Zachary Burdette, in his article “The U.S. China Military Balance in Space: Implications for Future Warfare in the Pacific,” published in the Spring 2025 issue of International Security, provides a timely and methodologically sharp reassessment of the military importance of space in the evolving U.S.-China strategic competition. Departing from alarmist narratives of an impending “space Pearl Harbor,” Burdette offers a sober, analytically rigorous framework evaluating space power in terms of dependence—how much the U.S. military relies on satellites, and resilience—how well these systems can function if degraded or attacked by a capable adversary like China.
Burdette structures his analysis around a plausible future conflict: a Chinese amphibious invasion of Taiwan. This, he argues, presents the most strategically significant and operationally demanding test of U.S. military power projection under Chinese counterspace threats. He focuses on three core missions the U.S. would need to perform: sinking Chinese troop transports en route to Taiwan, denying China air superiority, and conducting limited strikes on military infrastructure on the Chinese mainland.
Burdette’s findings challenge assumptions that space systems are a universal vulnerability or single point of failure. While satellites are crucial for certain missions—particularly for long-range intelligence, surveillance, and reconnaissance (ISR)—they are not equally critical across all operations. For anti-surface warfare, satellites are especially valuable. Detecting and tracking Chinese amphibious vessels across vast oceanic areas depends heavily on space-based ISR, especially given Chinese missile and air defences. However, Burdette notes these vessels must move through narrow, predictable corridors like the Taiwan Strait, making them vulnerable to a layered “sensing ecosystem” including satellites, aircraft, submarines, drones, and Taiwan’s land-based sensors.
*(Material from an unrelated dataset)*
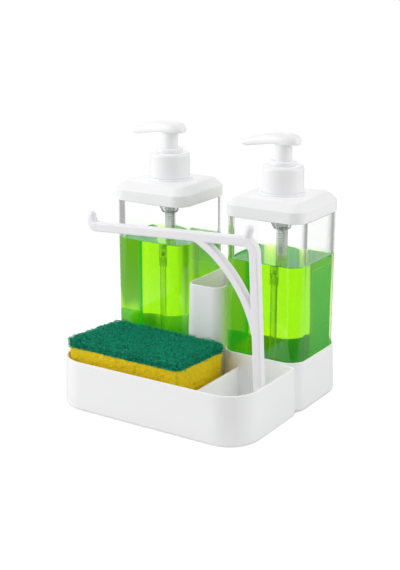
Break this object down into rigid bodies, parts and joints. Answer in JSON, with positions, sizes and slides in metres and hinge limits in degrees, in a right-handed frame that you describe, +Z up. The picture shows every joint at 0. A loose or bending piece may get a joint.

For counter-air operations, U.S. forces are less dependent on space. Airborne warning systems, fighter sensors, and radar networks remain the primary sources of targeting and situational awareness. Satellites may offer broader operational context, but are not decisive in tactical air combat. For mainland strike missions, space dependence varies. Fixed targets like ports or runways can be attacked using pre-stored coordinates, requiring little satellite input. But mobile systems like missile transporter-erector-launchers (TELs) demand dynamic ISR, a role ISR satellites are suited for. Even so, Burdette notes the difficulty of such missions: in the 1991 Gulf War, the U.S. failed to destroy a single confirmed mobile Scud launcher, and China’s systems are more advanced and better protected.
On resilience, Burdette pushes back against claims that satellites are easily destroyed and irreplaceable. While acknowledging their vulnerability—due to fixed orbits, minimal defences, and advancing Chinese counterspace capabilities—he focuses on the strategic survivability of satellite constellations. The shift toward proliferated constellations—large numbers of small satellites in distributed orbits—makes them harder to comprehensively degrade. These systems typically degrade gradually, enabling continued, if reduced, support to military operations. The expanding U.S. commercial space sector adds redundancy through rapid launches and alternative data streams.
Burdette also addresses concerns over the fragility of satellite-enabled communications and precision guidance. He shows how high-altitude relays, tactical data links, unmanned aerial nodes, and inertial navigation have created overlapping capabilities. Even if satellites are lost, weapons can strike targets using pre-programmed coordinates, inertial guidance, or emerging tools like quantum sensors and celestial navigation. While accuracy and tempo may suffer, overall warfighting capacity would likely remain intact, particularly in a limited-duration conflict.
Still, Burdette’s optimism is tempered by two caveats. First, resilience is not automatic; it hinges on sustained investment in robust architectures, diverse launch options, and integrated command systems. Second, China is also advancing space-enabled capabilities. As Beijing builds ISR satellites and precision-strike “kill chains,” space becomes mutually vulnerable. The same developments that help the U.S. resist Chinese attacks also limit its ability to blind China.
In conclusion, Burdette moves the space warfare debate beyond metaphor and alarmism, grounding it in operational realities. His scenario-based analysis of space dependence and resilience brings clarity to an often-hyperbolic discussion. He argues that while space will remain critical and contested, fears of collapse are overstated. What matters more is how both sides prepare for friction, degradation, and adaptation—offering a more realistic and policy-relevant vision of the U.S.-China military balance in space.